RAW DATA:
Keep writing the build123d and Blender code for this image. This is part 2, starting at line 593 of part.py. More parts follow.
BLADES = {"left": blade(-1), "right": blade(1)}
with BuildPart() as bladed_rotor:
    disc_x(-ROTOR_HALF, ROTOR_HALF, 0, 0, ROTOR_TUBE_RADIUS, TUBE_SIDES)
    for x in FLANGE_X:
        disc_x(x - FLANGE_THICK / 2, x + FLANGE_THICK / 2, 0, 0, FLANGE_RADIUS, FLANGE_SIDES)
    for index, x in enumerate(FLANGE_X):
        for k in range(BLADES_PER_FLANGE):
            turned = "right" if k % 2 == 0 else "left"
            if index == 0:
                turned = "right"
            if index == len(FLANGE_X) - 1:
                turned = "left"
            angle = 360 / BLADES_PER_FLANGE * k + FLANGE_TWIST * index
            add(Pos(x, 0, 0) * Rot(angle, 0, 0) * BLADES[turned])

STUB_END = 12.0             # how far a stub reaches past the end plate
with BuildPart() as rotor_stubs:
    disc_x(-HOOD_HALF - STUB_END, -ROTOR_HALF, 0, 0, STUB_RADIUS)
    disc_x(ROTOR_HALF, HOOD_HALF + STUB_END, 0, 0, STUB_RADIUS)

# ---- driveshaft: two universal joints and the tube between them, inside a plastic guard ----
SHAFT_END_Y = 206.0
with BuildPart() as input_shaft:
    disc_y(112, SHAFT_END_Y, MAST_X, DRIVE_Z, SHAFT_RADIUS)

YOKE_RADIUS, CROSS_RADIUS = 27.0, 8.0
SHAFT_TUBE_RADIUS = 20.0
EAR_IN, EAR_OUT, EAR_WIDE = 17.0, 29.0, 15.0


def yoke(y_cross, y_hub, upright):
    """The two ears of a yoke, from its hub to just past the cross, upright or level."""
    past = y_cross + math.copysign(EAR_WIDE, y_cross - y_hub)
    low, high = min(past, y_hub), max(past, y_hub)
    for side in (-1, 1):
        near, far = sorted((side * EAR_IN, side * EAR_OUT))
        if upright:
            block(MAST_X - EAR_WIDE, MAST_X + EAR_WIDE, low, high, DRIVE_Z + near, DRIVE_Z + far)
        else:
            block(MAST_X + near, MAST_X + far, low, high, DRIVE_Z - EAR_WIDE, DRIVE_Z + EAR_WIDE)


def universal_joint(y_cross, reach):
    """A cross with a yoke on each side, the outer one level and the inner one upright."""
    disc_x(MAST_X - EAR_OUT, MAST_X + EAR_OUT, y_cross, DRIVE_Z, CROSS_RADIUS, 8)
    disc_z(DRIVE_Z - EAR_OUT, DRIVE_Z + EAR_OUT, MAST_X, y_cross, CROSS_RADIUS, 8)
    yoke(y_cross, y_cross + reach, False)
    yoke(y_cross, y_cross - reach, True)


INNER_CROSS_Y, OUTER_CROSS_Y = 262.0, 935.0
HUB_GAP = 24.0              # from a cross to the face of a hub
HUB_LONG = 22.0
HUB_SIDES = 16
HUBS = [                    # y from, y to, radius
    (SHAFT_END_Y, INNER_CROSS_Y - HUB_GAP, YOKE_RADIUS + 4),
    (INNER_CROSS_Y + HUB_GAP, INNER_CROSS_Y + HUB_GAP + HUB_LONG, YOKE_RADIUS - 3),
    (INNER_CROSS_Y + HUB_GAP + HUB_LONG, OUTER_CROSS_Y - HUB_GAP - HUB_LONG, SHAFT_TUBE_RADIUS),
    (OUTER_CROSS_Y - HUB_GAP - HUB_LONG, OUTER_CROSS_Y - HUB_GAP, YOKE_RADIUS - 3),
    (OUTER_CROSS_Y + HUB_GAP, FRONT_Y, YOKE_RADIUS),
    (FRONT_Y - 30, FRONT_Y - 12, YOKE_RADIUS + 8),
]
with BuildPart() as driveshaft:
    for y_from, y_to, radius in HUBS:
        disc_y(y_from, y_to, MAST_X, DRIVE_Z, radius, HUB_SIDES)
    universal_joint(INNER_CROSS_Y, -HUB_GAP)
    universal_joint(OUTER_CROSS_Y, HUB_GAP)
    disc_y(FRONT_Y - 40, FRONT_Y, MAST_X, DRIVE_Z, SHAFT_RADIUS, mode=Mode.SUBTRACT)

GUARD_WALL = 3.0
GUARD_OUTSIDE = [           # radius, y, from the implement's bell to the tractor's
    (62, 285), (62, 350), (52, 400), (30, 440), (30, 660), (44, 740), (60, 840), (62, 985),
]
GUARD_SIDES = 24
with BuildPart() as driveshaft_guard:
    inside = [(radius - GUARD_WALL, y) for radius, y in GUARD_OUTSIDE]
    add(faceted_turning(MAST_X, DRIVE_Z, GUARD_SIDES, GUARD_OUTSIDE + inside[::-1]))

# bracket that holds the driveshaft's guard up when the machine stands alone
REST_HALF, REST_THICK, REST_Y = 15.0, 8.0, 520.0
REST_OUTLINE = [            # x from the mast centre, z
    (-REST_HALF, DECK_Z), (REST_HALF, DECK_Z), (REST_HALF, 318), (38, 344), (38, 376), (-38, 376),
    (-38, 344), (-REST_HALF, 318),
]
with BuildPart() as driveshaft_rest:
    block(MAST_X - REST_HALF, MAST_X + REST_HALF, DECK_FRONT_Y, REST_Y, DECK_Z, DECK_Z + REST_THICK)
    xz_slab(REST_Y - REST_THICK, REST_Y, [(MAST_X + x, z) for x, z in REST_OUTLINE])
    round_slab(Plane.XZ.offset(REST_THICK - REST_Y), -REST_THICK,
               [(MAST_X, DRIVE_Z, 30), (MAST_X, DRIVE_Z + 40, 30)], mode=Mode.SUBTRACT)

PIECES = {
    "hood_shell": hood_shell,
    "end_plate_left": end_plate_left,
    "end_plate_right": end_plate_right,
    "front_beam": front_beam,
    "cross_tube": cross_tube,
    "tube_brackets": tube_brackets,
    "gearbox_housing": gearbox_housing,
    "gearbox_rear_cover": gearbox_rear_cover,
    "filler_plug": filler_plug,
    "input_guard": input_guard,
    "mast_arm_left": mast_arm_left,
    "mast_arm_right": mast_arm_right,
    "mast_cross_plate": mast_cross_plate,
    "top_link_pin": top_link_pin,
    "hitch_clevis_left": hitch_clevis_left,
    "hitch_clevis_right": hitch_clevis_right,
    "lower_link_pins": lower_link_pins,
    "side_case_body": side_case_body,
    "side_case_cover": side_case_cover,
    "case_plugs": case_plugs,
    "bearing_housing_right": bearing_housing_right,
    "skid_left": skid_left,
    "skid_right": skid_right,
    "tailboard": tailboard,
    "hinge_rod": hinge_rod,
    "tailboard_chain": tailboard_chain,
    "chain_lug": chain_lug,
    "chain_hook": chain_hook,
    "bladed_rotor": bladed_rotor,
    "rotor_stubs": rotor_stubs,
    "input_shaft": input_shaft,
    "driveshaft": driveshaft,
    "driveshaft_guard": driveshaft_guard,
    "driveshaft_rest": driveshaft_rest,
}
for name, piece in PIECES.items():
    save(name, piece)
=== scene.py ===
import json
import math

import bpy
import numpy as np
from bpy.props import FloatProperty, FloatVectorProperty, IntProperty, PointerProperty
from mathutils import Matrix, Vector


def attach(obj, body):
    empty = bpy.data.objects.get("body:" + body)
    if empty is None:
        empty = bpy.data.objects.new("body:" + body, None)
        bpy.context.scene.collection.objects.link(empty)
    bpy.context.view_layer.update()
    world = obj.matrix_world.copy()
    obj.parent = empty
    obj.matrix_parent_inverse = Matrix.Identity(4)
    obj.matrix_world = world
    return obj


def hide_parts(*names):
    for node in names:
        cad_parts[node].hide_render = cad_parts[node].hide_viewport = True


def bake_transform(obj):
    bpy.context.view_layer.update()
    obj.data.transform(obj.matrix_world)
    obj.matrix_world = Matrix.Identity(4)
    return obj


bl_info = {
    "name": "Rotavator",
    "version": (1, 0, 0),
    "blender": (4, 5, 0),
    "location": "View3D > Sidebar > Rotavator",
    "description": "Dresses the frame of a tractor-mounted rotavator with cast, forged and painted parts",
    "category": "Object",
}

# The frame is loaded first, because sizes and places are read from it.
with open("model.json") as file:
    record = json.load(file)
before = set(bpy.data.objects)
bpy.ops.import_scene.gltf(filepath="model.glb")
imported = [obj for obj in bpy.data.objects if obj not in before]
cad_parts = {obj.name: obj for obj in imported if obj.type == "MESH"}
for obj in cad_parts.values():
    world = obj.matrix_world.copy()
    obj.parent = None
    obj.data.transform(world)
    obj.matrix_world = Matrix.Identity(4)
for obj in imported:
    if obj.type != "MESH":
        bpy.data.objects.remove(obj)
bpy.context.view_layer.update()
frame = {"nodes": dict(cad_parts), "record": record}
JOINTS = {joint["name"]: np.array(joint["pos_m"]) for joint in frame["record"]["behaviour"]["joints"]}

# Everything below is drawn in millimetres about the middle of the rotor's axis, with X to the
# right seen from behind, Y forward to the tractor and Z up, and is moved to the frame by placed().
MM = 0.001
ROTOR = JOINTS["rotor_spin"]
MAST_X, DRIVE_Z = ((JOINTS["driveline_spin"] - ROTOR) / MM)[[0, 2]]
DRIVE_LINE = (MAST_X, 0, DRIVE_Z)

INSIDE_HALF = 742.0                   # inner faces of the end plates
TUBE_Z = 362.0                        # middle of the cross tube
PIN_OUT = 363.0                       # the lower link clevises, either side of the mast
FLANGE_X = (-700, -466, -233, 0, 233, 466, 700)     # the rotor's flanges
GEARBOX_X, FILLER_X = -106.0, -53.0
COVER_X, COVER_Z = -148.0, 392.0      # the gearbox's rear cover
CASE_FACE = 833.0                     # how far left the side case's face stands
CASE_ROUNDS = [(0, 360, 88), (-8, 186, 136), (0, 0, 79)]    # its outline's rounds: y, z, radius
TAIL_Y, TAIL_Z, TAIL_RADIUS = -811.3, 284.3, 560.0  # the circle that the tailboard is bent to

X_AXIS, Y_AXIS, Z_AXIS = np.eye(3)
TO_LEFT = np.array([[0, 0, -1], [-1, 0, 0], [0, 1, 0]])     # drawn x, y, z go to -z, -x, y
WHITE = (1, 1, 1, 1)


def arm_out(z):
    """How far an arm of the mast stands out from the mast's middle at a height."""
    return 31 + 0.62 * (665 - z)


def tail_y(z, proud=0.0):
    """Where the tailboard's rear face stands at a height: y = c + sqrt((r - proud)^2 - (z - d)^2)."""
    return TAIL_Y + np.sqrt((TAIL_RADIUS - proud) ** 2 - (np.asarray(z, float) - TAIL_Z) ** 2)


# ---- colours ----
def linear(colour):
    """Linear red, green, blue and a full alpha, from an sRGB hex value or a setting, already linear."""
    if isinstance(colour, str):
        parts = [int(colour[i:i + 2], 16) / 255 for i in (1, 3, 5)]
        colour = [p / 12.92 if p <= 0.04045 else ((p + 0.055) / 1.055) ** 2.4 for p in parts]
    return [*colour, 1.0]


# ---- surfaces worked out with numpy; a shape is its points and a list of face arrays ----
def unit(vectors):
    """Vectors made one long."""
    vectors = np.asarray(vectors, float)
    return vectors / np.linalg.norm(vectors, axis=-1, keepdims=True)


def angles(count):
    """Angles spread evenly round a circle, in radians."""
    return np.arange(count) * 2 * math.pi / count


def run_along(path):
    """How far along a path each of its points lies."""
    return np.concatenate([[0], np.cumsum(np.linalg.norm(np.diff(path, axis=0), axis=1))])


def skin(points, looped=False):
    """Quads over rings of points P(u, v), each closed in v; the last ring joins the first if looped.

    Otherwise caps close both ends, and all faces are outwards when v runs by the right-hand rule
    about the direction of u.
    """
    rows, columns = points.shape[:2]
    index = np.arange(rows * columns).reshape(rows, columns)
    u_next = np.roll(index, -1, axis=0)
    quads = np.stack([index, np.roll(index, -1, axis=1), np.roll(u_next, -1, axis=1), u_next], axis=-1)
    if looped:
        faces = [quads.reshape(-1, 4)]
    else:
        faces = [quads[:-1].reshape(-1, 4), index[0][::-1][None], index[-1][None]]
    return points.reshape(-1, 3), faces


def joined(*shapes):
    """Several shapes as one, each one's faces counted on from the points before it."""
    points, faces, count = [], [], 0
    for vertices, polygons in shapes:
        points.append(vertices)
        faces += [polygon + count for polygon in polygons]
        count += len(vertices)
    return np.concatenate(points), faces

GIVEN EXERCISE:
A single figure is required: the number of lines above in which the word "objects" occurs.

TASK RESPONSE:
6